How to find a "better description" (e.g. recurrence relation) for this sequence? My solution to a problem in Project Euler required to solve this subproblem: find values of $k\in\mathrm{N}$ such that $3k^2+4$ is a perfect square.
As I was writing a computer program, I just tried all $k$ and checking if $3k^2+4$ is a perfect square. I solved the problem, but this is not efficient and it doesn't really answer the question.
It turns out that this sequence is http://oeis.org/A052530, there is an easy recurrence relation ($k_n = 4k_{n-1} - k_{n-2}$), and some closed-form formulas for $k_n$ (e.g. $k_n = \left((2+\sqrt{3})^n-(2-\sqrt{3})^n\right)/\sqrt{3}$).
Now I know some answers, but I still don't see how to derive them from the definition. Also, I wasn't able to prove that the recurrence relation works (given that $k_{n-2}$ and $k_{n-1}$ are to consecutive terms of the sequence, prove that $4k_{n-1} - k_{n-2}$ is a term in the sequence, and that it is next term).
So my question is: given the definition of the sequence ($k\in\mathrm{N}$ such that $3k^2+4=n^2$), how can I find a recurrence relation for this sequence?
I will be very happy if can use the same procedure for other similar sequences.
 A: Suppose $$3k^2+4=m^2$$ so that $$m^2-3k^2=4$$
or $$(m+\sqrt3k)(m-\sqrt3k)=4$$
and we are also able to find a solution to
$$p^2-3q^2=1$$$$(p+\sqrt3q)(p-\sqrt3q)=1$$
Then $$(p+\sqrt3q)(p-\sqrt3q)(m+\sqrt3k)(m-\sqrt3k)=(p+\sqrt3q)(m+\sqrt3k)(p-\sqrt3q)(m-\sqrt3k)=4$$which becomes$$\left((pm+3kq)+(pk+qm)\sqrt3\right)\left((pm+3kq)-(pk+qm)\sqrt3\right)=4$$so that $$(pm+3kq)^2-3(pk+qm)^2=4$$
We note that $p=2, q=1$ works (and is the minimal solution), so that given a solution $(m,n)$, we have another solution $(2m+3k, 2k+m)$.
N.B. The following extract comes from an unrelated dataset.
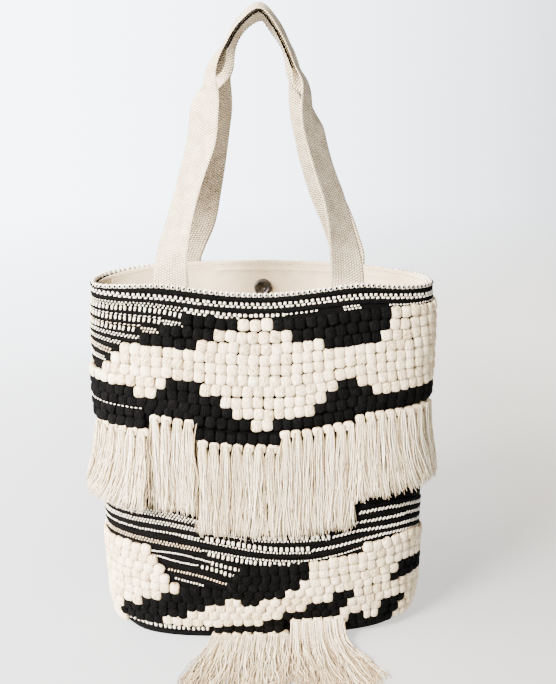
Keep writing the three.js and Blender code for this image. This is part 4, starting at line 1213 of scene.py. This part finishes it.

A: $3k^2+4=n^2$ ; as $n\to \infty$, $3k^2\cong n^2$ ; so $\sqrt 3\cong n/k, \sqrt 3-(n/k)\cong 0$ ; taking $\sqrt 3=x ;kx-n\cong (+/-)0, 
(kx-n)^m\to 0$, as $m\to \infty$
$2-x=2-1.732051=0.267949$ 
$(2-x)^2=(2^2+x^2-2\times 2\times x)=(7-4x)=0.071797$
$(7^2+4^2\times 3-2\times 7\times 4x)=(97-56x)=0.005155$
$(a_1-b_1\times x)\cong 0 $;then $a_1^2+3\times b_1^2-2\times a_1\times b_1\times x = (a_1-b_1\times x)^2 \cong 0 $or$\to  a_2-b_2\times x\cong 0$ , where $a_2=a_1^2+3\times b_1^2 ;b_2=2\times a_1\times b_1$, 
in this case $7^2-4^2\times 3 =1 ;97^2-3\times 56^2 =9409-9408=1$
This process can be repeated.
A: To derive the solution to your recurrence, you assume there is a solution of the form $r^n$.  Plugging that into the recurrence gives the characteristic polynomial $r^2=4r-1$ with solutions $r=2\pm \sqrt 3$.  Because your equation is linear and homogenous, any linear combination of the solutions is again a solution and the general solution is $k_n=a(2+\sqrt 3)^n+b(2-\sqrt 3)^n$  You evaluate $a,b$ from your initial conditions $k_0=0, k_1=2$
You can observe another recurrence:  if $(k_n,m_n)=\left(k_n,\sqrt{3k_n^2+4}\right)$ is a pair in your series, $(k_{n+1},m_{n+1})=(2k_n+m_n,2m_n+3k_n)$ is the next.
Once you have this recurrence, you can observe that $m_{n+1}^2-3k_{n+1}^2=(2m_n+3k_n)^2-3(m_n+2k_n)^2=4m_n^2+12m_nk_n+9k_n^2-3m_n^2-12m_nk_n-12k_n^2=m_n^2-3k_n^2$ which shows $3k_{n+1}^2+4$ is a square because $3k_n^2+4$ was.
This doesn't show how to find your recurrence, nor that this gets all the $(k,m)$ pairs.